Head office photos can also be questionable: Some companies are secretive about their head offices, and shy away from sharing photos of their headquarters. If this is the case for your company, be very clear about which rooms are allowed to be featured on social media and which ones are off-limits. 

Personal posts on personal social media feeds: When it comes to employees’ personal channels, not all areas are crystal clear. Legally, employees are free to post whatever they choose on their personal social media channels (as long as they’re not breaking any of that channel’s terms and conditions). 

And while some employees add a legal disclaimer like ““The opinions expressed on this site are my own and do not necessarily represent the views of my employer” to their Twitter bio, these disclaimers won’t be enough to protect an employee who goes on a vulgar rant about their boss or drags their employer’s name in the mud after being passed for a promotion. 

At the end of the day, employees need to be reminded that whatever they post on social media represents their own professional brand. Therefore, it’s important to tread carefully. 

Workplace conflicts should stay offline: As tempting as it can be, avoid venting about workplace frustrations or conflicts, whether they involve managers, colleagues or customers. Even harmless posts like: “TGIF: this was a horrible week at work!” can open the door for negative chatter surrounding your company. 

Privacy on Facebook, LinkedIn, Twitter, and Instagram: Since LinkedIn and Twitter are open to the public, employees should be even more mindful of what they post on these social networks. If an employee might not want their social activities exposed, then they are best off keeping their Facebook and Instagram feeds set to “private.”

Your monitoring of posts: All of this doesn’t mean you should go on a witch hunt to look for employees breaking your social media code of conduct. Simply monitor any brand mentions on social media, with the help of a social media listening tool or doing simple brand name searches on Twitter and Instagram. There can also be a general “if you see something, say something” rule in the case of a disgruntled employee posting threatening language to their social media accounts. 

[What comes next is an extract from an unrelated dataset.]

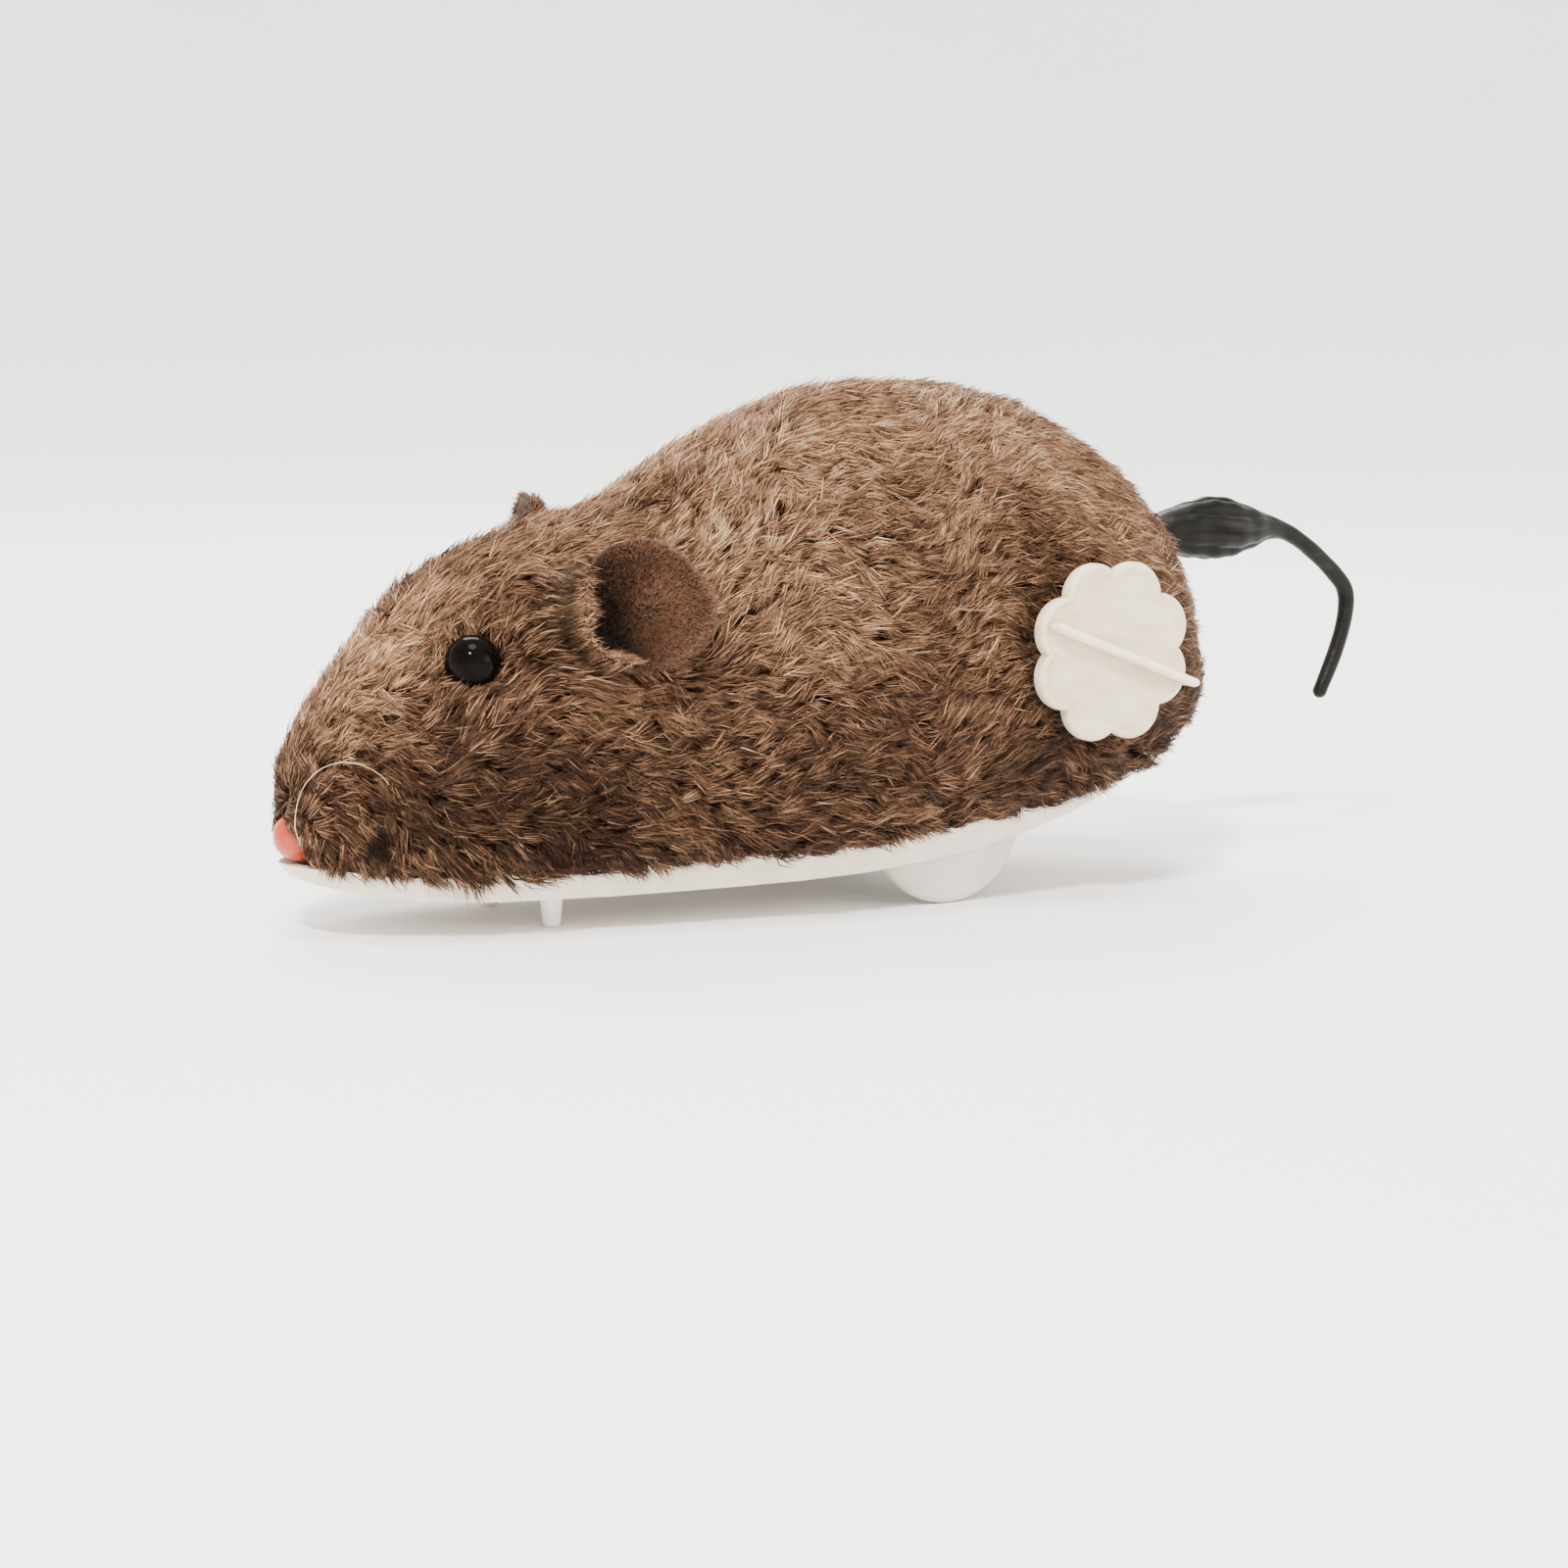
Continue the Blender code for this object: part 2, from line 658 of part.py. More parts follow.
def tail():
    """A soft rubber tail: a thick grip pushed over the shaft, then a thin drooping tube."""
    shape = np.array(TAIL_SHAPE)
    route = np.column_stack([shape[:, 0] + TAIL_MOUTH_X, np.zeros(len(shape)), shape[:, 1]])
    path = rounded_path(route, 2)
    radii = np.interp(np.arange(len(path)) / 2, np.arange(len(shape)), shape[:, 2])
    rings = tube_rings(path, radii, 12)
    bore = ARBOR_RADIUS + GAP
    mouth = tube_rings(path[:2], [bore, bore], 12)[0]
    bottom = mouth + np.array([5.0, 0, 0])
    tip = rings[-1] * 0.4 + rings[-1].mean(axis=0) * 0.6 + (path[-1] - path[-2]) * 0.3
    points, faces = loft(np.concatenate([[bottom, mouth], rings, [tip]]))
    add("tail", points, faces, "tail_rubber", (0, 0, TAIL_HEIGHT))


def tail_drive():
    """The shaft that turns the tail, its pinion, its bearing bracket and its bush in the rump."""
    start = TAIL_PINION_X - 1.6
    shaft_end = TAIL_MOUTH_X + 4.6
    centre = (0, 0, TAIL_HEIGHT)
    rod("tail_shaft", "steel", centre, (start, shaft_end), ARBOR_RADIUS, "X")
    outline = np.array(gear_outline(PINION_TEETH, 0.5, 0.18))
    points, faces = upright(outline, (-0.9, 0.9), ARBOR_RADIUS + GAP)
    points = points[:, [1, 0, 2]]
    add("tail_pinion", points, faces, "gear_plastic", (TAIL_PINION_X, 0, TAIL_HEIGHT))
    sleeve = sleeve_shape(((49.5, 2.3), (58.3, 2.3)), 1.3, "X")
    add("tail_bush", *sleeve, "nylon", centre)
    arm = box(
        "tail_shaft_bracket",
        (34.8, -2.0, TAIL_HEIGHT - 2.2),
        (37.2, PLATE_INNER - GAP, TAIL_HEIGHT + 2.2),
        "white_plastic",
    )
    cut(arm, "tail_shaft_bracket_cut", cylinder((33, 39), ARBOR_RADIUS + GAP, "X"), centre)


def sleeve_shape(outer, bore, axis, sides=14):
    """A ring of revolution: the outer profile closed by a straight bore."""
    angles = np.arange(sides) * 2 * math.pi / sides
    rings = []
    for reach, radius in (*outer, (outer[-1][0], bore), (outer[0][0], bore)):
        rings.append([(reach, radius * math.cos(a), radius * math.sin(a)) for a in angles])
    points, faces = loft(rings, ring_closed=True)
    if axis == "Y":
        points = points[:, [1, 0, 2]]
    return points, faces


# Clockwork motor


def knob_outline():
    """Eight arcs, each centred a little inside the rim, so that they meet in shallow notches."""
    lobe_centre, lobe_radius = KNOB_RADIUS * 0.64, KNOB_RADIUS * 0.36
    outline = []
    for step in range(KNOB_SIDES):
        angle = step * 2 * math.pi / KNOB_SIDES
        off = angle % (2 * math.pi / KNOB_LOBES) - math.pi / KNOB_LOBES
        reach = lobe_centre * math.cos(off)
        reach += math.sqrt(lobe_radius**2 - (lobe_centre * math.sin(off)) ** 2)
        outline.append((reach * math.cos(angle), reach * math.sin(angle)))
    return outline


def winding_knob():
    """A scalloped disc, a hub behind it that takes the arbor, and a thin fin across its face."""
    points, faces = upright(knob_outline(), (KNOB_FACE_Y, KNOB_FACE_Y + KNOB_DISC))
    knob = add("winding_knob", points, faces, "white_plastic", at(WINDING_ARBOR))
    points, faces = cylinder((KNOB_FACE_Y + 0.8, KNOB_HUB_END), KNOB_HUB_RADIUS, "Y", 16)
    boolean(knob, add("knob_hub", points, faces, "", at(WINDING_ARBOR), hidden=True), "UNION")
    half = FIN_THICKNESS / 2
    ends = ((FIN_ENDS[0], half), (FIN_ENDS[0], -half), (FIN_ENDS[1], -half), (FIN_ENDS[1], half))
    turn = np.array([
        (math.cos(-FIN_TURN), -math.sin(-FIN_TURN)),
        (math.sin(-FIN_TURN), math.cos(-FIN_TURN)),
    ])
    fin = np.array(ends) @ turn.T
    points, faces = upright(fin, (KNOB_FACE_Y - FIN_HEIGHT, KNOB_FACE_Y + 0.6))
    boolean(knob, add("knob_fin", points, faces, "", at(WINDING_ARBOR), hidden=True), "UNION")
    bore = cylinder((KNOB_FACE_Y + 1.0, -20), WINDING_RADIUS + GAP, "Y")
    cut(knob, "knob_bore", bore, at(WINDING_ARBOR))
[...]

Corporate social media policies for corporate accounts: If some internal employees have access to your corporate social media accounts, then the following two security measures are usually included (and added to the above rules):

File under “data governance or security”: Make sure only a few internal team members have passwords to your company’s social media platforms and update the passwords frequently to minimize any risk of their getting into the wrong hands. 

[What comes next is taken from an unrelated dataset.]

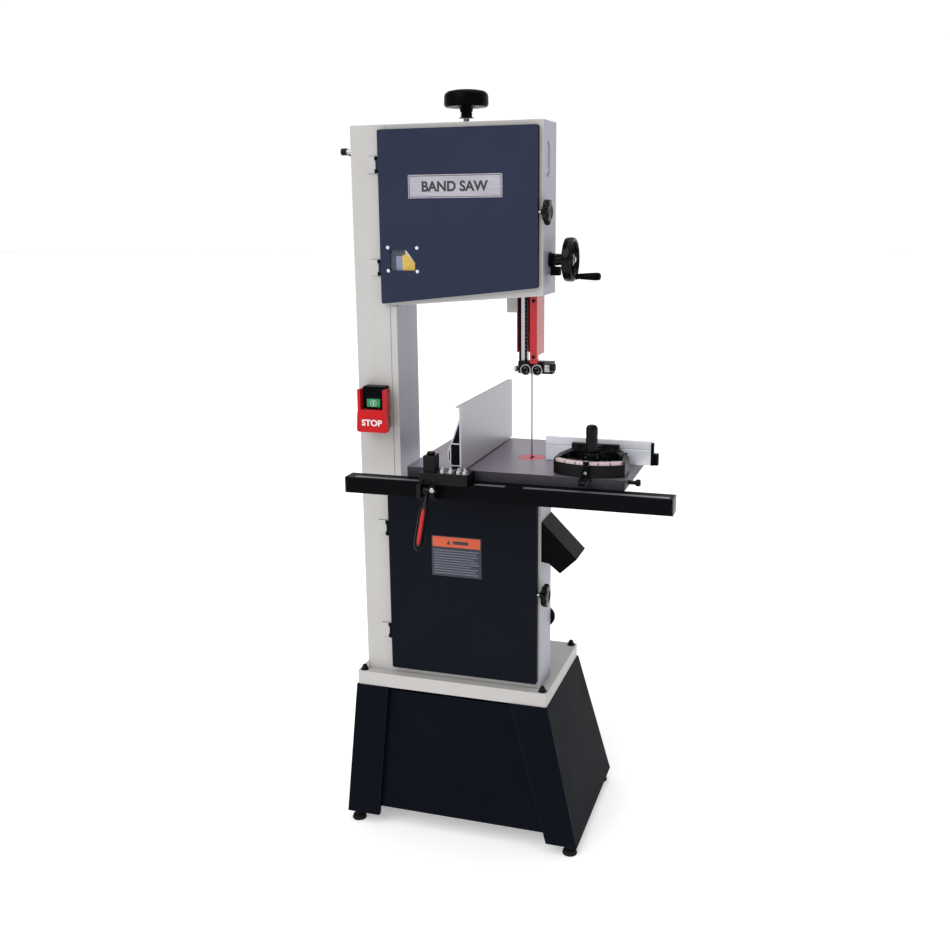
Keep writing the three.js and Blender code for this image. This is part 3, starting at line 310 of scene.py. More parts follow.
class Build:
    """Collects closed shells, in millimetres from the saw's zero, into one piece."""

    def __init__(self):
        self.bm = bmesh.new()
        self.m = 0

    def paint(self, faces):
        for f in faces:
            f.material_index = self.m
            f.smooth = True

    def face(self, verts):
        self.paint([self.bm.faces.new(verts)])

    def points(self, points):
        return [self.bm.verts.new(at(*p)) for p in points]

    def rings(self, rings, closed=False):
        """Skins a row of rings, which may end in single points or join up."""
        pairs = list(zip(rings, rings[1:]))
        if closed:
            pairs.append((rings[-1], rings[0]))
        for a, b in pairs:
            n = max(len(a), len(b))
            if n == 1:
                continue
            for i in range(n):
                j = (i + 1) % n
                if len(a) == 1:
                    self.face([a[0], b[j], b[i]])
                elif len(b) == 1:
                    self.face([a[i], a[j], b[0]])
                else:
                    self.face([a[i], a[j], b[j], b[i]])

    def lathe(self, centre, axis, profile, sides=64, lobes=None, closed=False):
        """Turns (radius, height) pairs about an axis.
        lobes is (count, depth, sharpness): scallops in the rim."""
        turn = turn_to(axis)
        centre = Vector(centre)
        widest = max(r for r, _ in profile)
        waist = widest * LOBE_FROM
        made = []
        for r, h in profile:
            if r < 1e-6:
                made.append(self.points([centre + turn @ Vector((0, 0, h))]))
                continue
            ring = []
            for i in range(sides):
                angle = 2 * math.pi * i / sides
                radius = r
                if lobes and r > waist:
                    count, depth, sharp = lobes
                    wave = (0.5 - 0.5 * math.cos(count * angle)) ** sharp
                    radius = r - depth * wave * (r - waist) / (widest - waist)
                spot = Vector((math.cos(angle) * radius, math.sin(angle) * radius, h))
                ring.append(centre + turn @ spot)
            made.append(self.points(ring))
        self.rings(made, closed)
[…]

Dealing with ex-employees: If an employee is let go or resigns, make sure you delete that person’s access to all corporate social media channels and change all social media passwords ASAP, to ensure the former employee can't hack the account. 

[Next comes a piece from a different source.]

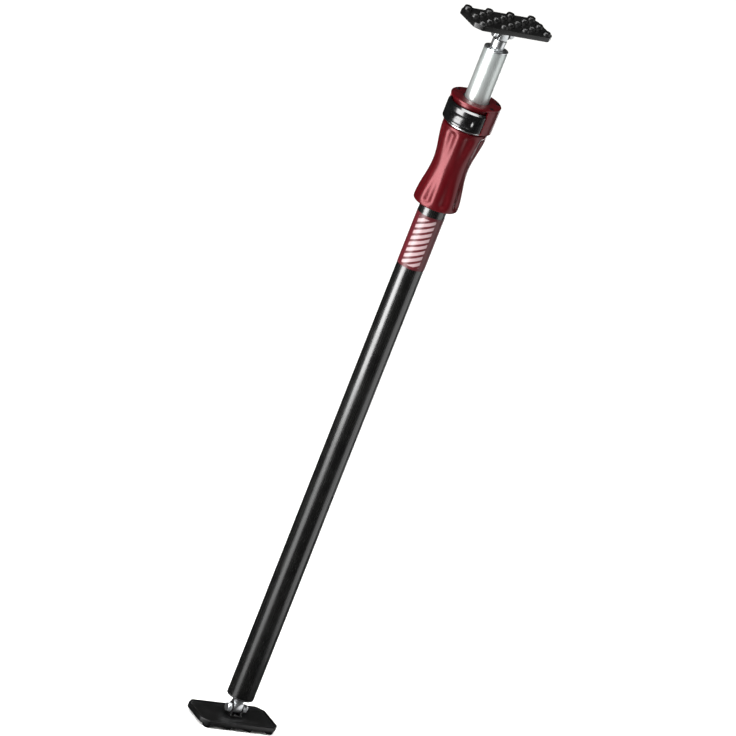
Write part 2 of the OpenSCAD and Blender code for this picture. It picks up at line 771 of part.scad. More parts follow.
// Hollow for the fingers, swept around the lever
module finger_hollow() {
    mid = (lever_bottom + lever_top) / 2 - hollow_drop;
    rotate([0, 0, -hollow_half]) rotate_extrude(angle = 2 * hollow_half)
        translate([collar_r - hollow_depth + hollow_r, mid]) circle(r = hollow_r);
}

// A coil spring as one swept wire
module coil(mean_r, wire_r, height, turns) {
    rings = round(turns * 16);
    sides = 8;
    rise = height - 2 * wire_r;
    points = [for (i = [0 : rings]) let (a = 360 * turns * i / rings, z = wire_r + rise * i / rings)
        for (j = [0 : sides - 1]) let (b = 360 * j / sides)
            [(mean_r + wire_r * cos(b)) * cos(a), (mean_r + wire_r * cos(b)) * sin(a), z + wire_r * sin(b)]];
    skin = [for (i = [0 : rings - 1]) for (j = [0 : sides - 1]) let (k = (j + 1) % sides)
        [i * sides + j, i * sides + k, (i + 1) * sides + k, (i + 1) * sides + j]];
    low = [[for (j = [0 : sides - 1]) sides - 1 - j]];
    high = [[for (j = [0 : sides - 1]) rings * sides + j]];
    polyhedron(points = points, faces = concat(skin, low, high));
}

// Springs that press the front of the plates down
module springs() {
    color("#a8aaac") rotate([0, 0, lever_dir]) for (side = [-1, 1]) {
        translate([spring_off, side * spring_side, spring_bottom])
            coil((spring_d - spring_wire) / 2, spring_wire / 2, spring_len, spring_turns);
    }
}

// Zinc plated inner tube
module inner_tube_body() {
    color("#c8cccc") ring(inner_r, inner_bore_r, inner_tube_bottom, inner_tube_top);
}

// Guide on the lower end of the inner tube
module piston() {
    color("#d8d8d2") difference() {
        union() {
            translate([0, 0, piston_z]) cylinder(r = outer_bore_r - slide_clear, h = piston_len);
            translate([0, 0, piston_z]) cylinder(r = inner_bore_r - press_clear, h = piston_len + piston_shank_len);
        }
        translate([0, 0, piston_z - cut]) cylinder(d = piston_bore_d, h = piston_len + piston_shank_len + 2 * cut);
    }
}

module lower_rubber_pad() { rubber_pad(); }
module lower_pad_plate() { pad_plate(); }
module lower_bracket() { bracket(); }
module lower_rivets() { rivets(); }
module lower_pivot_bolt() { pivot_bolt(); }
module lower_washers() { washers(); }
module lower_pivot_nut() { pivot_nut(); }
module lower_swivel_stud() { swivel_stud(lower_reach, lower_neck_d, lower_stem_d); }
module lower_stud_clip() { stud_clip(lower_reach); }
module lower_tube_plug() { tube_plug(lower_reach, outer_bore_r, outer_r); }
module outer_tube() { outer_tube_body(); }
module label_band() { label(); }
module tube_guide_bush() { guide_bush(); }
module grip() { grip_body(); }
module threaded_sleeve() { screw_sleeve(); }
module thrust_washer() { grip_thrust_washer(); }
module sleeve_clip() { screw_sleeve_clip(); }
module collar_housing() { housing(); }
module collar_cap() { cap(); }
module cap_screws() { screws(); }
module wiper_ring() { wiper(); }
module release_lever() { lever(); }
module lever_pins() { pins(); }
module clutch_plates() { plates(); }
module clutch_pivot_pin() { clutch_pivot_pin_body(); }
module clutch_springs() { springs(); }
module inner_tube() { inner_tube_body(); }
module piston_guide() { piston(); }
module upper_tube_plug() { at_top() tube_plug(upper_reach, inner_bore_r, inner_r); }
module upper_stud_clip() { at_top() stud_clip(upper_reach); }
module upper_swivel_stud() { at_top() swivel_stud(upper_reach, upper_stem_d, upper_stem_d); }
module upper_pivot_nut() { at_top() pivot_nut(); }
module upper_washers() { at_top() washers(); }
module upper_pivot_bolt() { at_top() pivot_bolt(); }
module upper_rivets() { at_top() rivets(); }
module upper_bracket() { at_top() bracket(); }
module upper_pad_plate() { at_top() pad_plate(); }
module upper_rubber_pad() { at_top() rubber_pad(); }

lower_rubber_pad();
lower_pad_plate();
lower_bracket();
lower_rivets();
lower_pivot_bolt();
lower_washers();
lower_pivot_nut();
lower_swivel_stud();
lower_stud_clip();
lower_tube_plug();
outer_tube();
label_band();
tube_guide_bush();
grip();
threaded_sleeve();
thrust_washer();
sleeve_clip();
collar_housing();
collar_cap();
cap_screws();
wiper_ring();
release_lever();
lever_pins();
clutch_plates();
clutch_pivot_pin();
clutch_springs();
inner_tube();
piston_guide();
upper_tube_plug();
upper_stud_clip();
upper_swivel_stud();
upper_pivot_nut();
upper_washers();
upper_pivot_bolt();
upper_rivets();
upper_bracket();
upper_pad_plate();
upper_rubber_pad();
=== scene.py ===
# %% [markdown]
# # Telescopic drywall support pole
# A pole that holds a plasterboard sheet against the ceiling while it is screwed on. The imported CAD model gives
# every rigid piece its place and size. This notebook adds the camera, the studio, the finishes, and the rounded
# and moulded detail that plain solids lack.
# Blender works in metres. Lengths are written in millimetres, as on a drawing, and multiplied by MM.

# %% Load the frame
import json
import math

import bmesh
import bpy
from mathutils import Matrix, Vector


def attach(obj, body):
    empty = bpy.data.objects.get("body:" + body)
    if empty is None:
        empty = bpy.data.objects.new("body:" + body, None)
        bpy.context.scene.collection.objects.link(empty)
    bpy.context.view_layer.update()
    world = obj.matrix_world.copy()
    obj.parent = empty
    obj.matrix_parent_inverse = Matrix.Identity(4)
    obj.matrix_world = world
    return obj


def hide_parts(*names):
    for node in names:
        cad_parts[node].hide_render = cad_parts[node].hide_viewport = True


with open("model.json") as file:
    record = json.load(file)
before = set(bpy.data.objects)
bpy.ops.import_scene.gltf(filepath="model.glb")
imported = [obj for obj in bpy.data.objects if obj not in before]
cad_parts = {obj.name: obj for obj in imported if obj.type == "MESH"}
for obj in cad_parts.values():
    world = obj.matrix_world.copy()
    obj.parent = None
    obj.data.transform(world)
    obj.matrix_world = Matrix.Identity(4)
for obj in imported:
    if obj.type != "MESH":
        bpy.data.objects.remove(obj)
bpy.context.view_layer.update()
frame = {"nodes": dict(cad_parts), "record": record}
nodes = frame["nodes"]
record = frame["record"]
MM = 0.001
slot_of = {row["node"]: row["material_slot"] for row in record["subparts"]}
body_of = {node: body for body, names in record["behaviour"]["bodies"].items() for node in names}

# %% [markdown]
# ## Camera
# The pole is photographed leaning to the right. Here it stands upright, so the camera rolls instead. The pads look
# almost the same size in the photograph, which means a long lens from far away: ten metres.

# %% Place the camera
LEAN = math.radians(21.604)
VIEW_TURN = math.radians(-34.5)
VIEW_RISE = math.radians(20.0)
VIEW_DISTANCE = 10.0
FIELD = 0.8975
AIM_HEIGHT = 0.5005
AIM_SIDE = -0.0023

side = Vector((math.cos(VIEW_TURN), math.sin(VIEW_TURN), 0))
back = Vector((math.sin(VIEW_TURN) * math.cos(VIEW_RISE), -math.cos(VIEW_TURN) * math.cos(VIEW_RISE),
               math.sin(VIEW_RISE)))
up = back.cross(side)
aim = Vector((0, 0, AIM_HEIGHT)) + side * AIM_SIDE
turned = Matrix.Rotation(LEAN, 3, back) @ Matrix((side, up, back)).transposed()
camera_data = bpy.data.cameras.new("camera")
camera_data.sensor_width = 36.0
camera_data.lens = camera_data.sensor_width * VIEW_DISTANCE / FIELD
camera_data.clip_end = 50.0
camera = bpy.data.objects.new("camera", camera_data)
camera.matrix_world = Matrix.Translation(aim + back * VIEW_DISTANCE) @ turned.to_4x4()
bpy.context.scene.collection.objects.link(camera)
bpy.context.scene.camera = camera
print("lens mm:", round(camera_data.lens, 1))

# %% [markdown]
# ## Studio
# A gloss black tube shows every lamp as a stripe, so the stripes in the photograph say where the softboxes stood:
# one half left of the camera and a weaker one far to the right. The left stripe fades towards the foot, so the left
# box has a dim one hung under it. A tube seen from above mirrors what is lower than itself, so these boxes reach below
# the floor, which throws no shadow and isn't mirrored. A wide lamp high in front draws the bright edges of the lever
# and the knobs, and a low one behind lights the back. A broad, even light from above whitens the floor, and metal
# doesn't mirror it.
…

A general guideline for social media policies: All employees are ambassadors of your employer brand. If they are about to post something that they would be ashamed to say out loud, or that can haunt them in the (near term or long term) future, then they should think twice about posting it. 

As an employer, you can mitigate this risk by educating employees and protecting your brand at the same time. In an era of oversharing in which everything seems to be fair game, your company will avoid damaging its reputation by having these policies in place. 

Legal Disclaimer: None of the information provided herein constitutes legal advice on behalf of Monster.